# What is MDP

At its core, an MDP is a mathematical framework for decision-making in uncertain environments, where outcomes are partly random and partly under the control of an agent. 

"A game where at each step, you're in a certain situation, you take an action, something random happens, and then you end up in a new situation with a reward.
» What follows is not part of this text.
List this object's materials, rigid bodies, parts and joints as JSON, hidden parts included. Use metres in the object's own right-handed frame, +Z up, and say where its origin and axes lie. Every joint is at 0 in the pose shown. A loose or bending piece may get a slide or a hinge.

The goal is to make a sequence of smart choices to earn the most reward over time."

5 Key ingredients of an MDP:
1. State (S) - "Where you are"
    - Each state represents a situation the agent can be in
    - Example: In a maze, a state could be your current location

2. Actions (A) - "What you can do"
    - From any state, the agent can choose from a set of actions
    - Example: In the maze, actions could be "go left", "go right", "go up", or "go down". 

3. Transition probabilities (P) - "What happens when you act"
    - These define the rules of the world: If you take an action in a state, what is the chance you'll end up in a particular next state?
    - Example: You press "go up" from cell A2, but there's a 10% chance you slip and end up in A1 instead of A3. 

4. Rewards (R) - "How good was that move?"
    - After each action, you get a reward - a number indicating how good or bad the result is.
    - Example: Reaching the goal gives you +10, stepping into lava gives you -100, and walking on empty tiles gives you 0. 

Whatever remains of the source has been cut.